Tuesday, August 5, 2014

wwW - August 6th - the road paved with broken dreams

It has been a year of letting go of some life-long dreams to see what God will put in their place. [I wish I could say that letting go was all done graciously, but I'm afraid it was not all that way.]



I had this concept of what running a middle school youth group would look like. Lot's of energetic teens sitting eagerly in small groups to take in and talk about the Bible. Instead reality was a lot different. The energy is there, no doubt about that, but my idea of who God would send us to camp out in our living room - well - God blew me out of the water on that one. Kids from across town and across the spectrum, of all levels of ability and different places in life. From non-verbal autisim to athiest our group is nothing that I could have imagined. God has touched us through this group. And no they don't eagerly sit down to participate in small group discussions like I imagined, but they do eagerly take in videos about the Bible.

Oddly enough my work with our autistic student (and some healthy desperation after two years of looking for non-existent part-time educator positions) led me to a new career as a special needs aide. It was a job that I learned to love, but some dreams died the day I accepted the position. After wanting to be an astronaut, my second, and more reasonable, career choice has always been teaching. It was one of the things I felt I could do: even do well. And while my new job involved a lot of care-giving and learning, I can resolutely say that it involved no teaching. I might work in education, but I am not an educator right now. And God has brought me peace about that. because it is where I am supposed to be at least for this season.

And finally looking to camp. When I applied, I applied to Camp Vertical (2nd - 5th grade) not Camp Zoom (4-6yrs). For someone who thought they would be teaching high school science, pre-school is a stretch. But I knew I didn't want to float around the edges of camp again this year - so when the offer came, and it was Zoom - I took it. I am sure that my thoughts were along the lines that I would probably serve a year there, hopefully be asked back and move on to the older program.

I had no idea what I would learn about myself and camp after a summer spent in the pre-school program.

Could I thrive in the older age range - probably, but I also now see some issues there that I didn't before. My age, personality, and background seems to lend itself to being the camp "enforcer". The time out bench is often my domain. And the cool thing about that has been the relationships that have been forged at that bench. One of the things that continually amaze me is that the campers who sit there are also the ones that seek me out to sit by me in large group or give me a hug when they come in each morning. Those connections are priceless beyond measure.

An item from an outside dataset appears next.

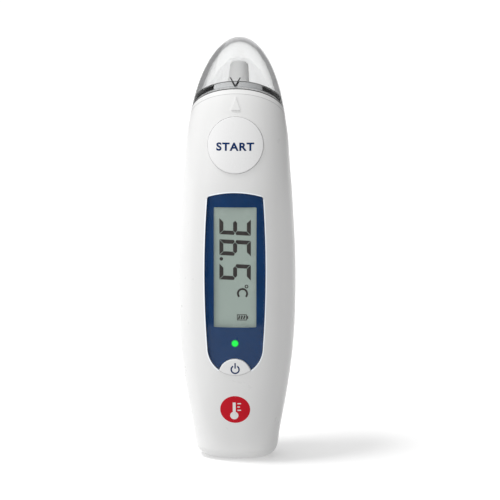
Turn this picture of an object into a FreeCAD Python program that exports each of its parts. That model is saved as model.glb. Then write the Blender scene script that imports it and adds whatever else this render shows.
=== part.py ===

But I look at that domain and in Zoom there are other momma bears to share that load. It gives a foundation to a program with a few more tricks that the span of years has brought, the patience that staying up nights with infants (or teens), the shared experiences of having our own children "on the spectrum", the invaluable steel of the "mom voice" - that no-nonsence "nah-ah" that means you will stop this behavior now, laughing together with a friend that holds my respect and trust as we roll up the bouncy castle, and the glances over the heads of campers that give the security that we are in this as a team.

The visible part of camp function falls to teens and twenty-somethings that I have grown to respect and love this summer. They tackle camp with an energy that is long gone for me, and with skills that I either don't have, or am rusty with. There is no way I could choreograph motions to a song in under five minutes. I struggle figuring out which place to press on the ipods at check-out, and far after my own touch-meter has overflowed - they are still willing to give out piggy back rides and hugs. They lead worship with enthusiasm and joy and to any parents reading this - please know that they care genuinely about the little ones in their charge. This is far far more than a summer job for them - it truly is ministry.And they are good at it.

Then there is my chosen age group, the teens and pre-teens that I thought I wouldn't get to work with. They are alongside in the trenches - they keep the non-visible part of camp running. Lunch boxes and snacks get to where they are going because of these kids (and that IS a very big deal). They set-up, tear down, and often learn as they go about how camp runs. In a few years they will fill the ranks as staff instead of volunteers, but for now I am simply loving the quirkiness and energy of students that still need direction from us, who aren't quite there as far as leadership, but who are growing leaps and bounds every day. In many ways I feel that middle schoolers are ripe for spiritual growth spurts - and I love watching that process happen.

The little ones - yep they teach me more than I am often willing to admit. Resilience, humor (when do we loose that?), joy, curiosity, interdependence on others, readiness to forgive. . . . my summer has been overflowing with lessons from these little lives. Under the guise of helping to run a program for them to have fun and learn about God's story, they are the ones who are teaching, and I am the student. It is role reversal of the best type.

What I am left with is the incomprehensible feeling that as well as I thought I knew myself, God has known better. Standing in the scraps of my broken goals and dreams I have found a place that has touched me more than I could have thought possible. What I didn't think was a good fit, God has used greatly in my own life.



So Camp Zoom - all the people that the title means - Thank you - I've come home.

And God, thanks for turning on the porch light that I didn't know was my own.

1 comment:

  1. LOVIN' this!!! It is a pleasure and a joy to work along side you at camp!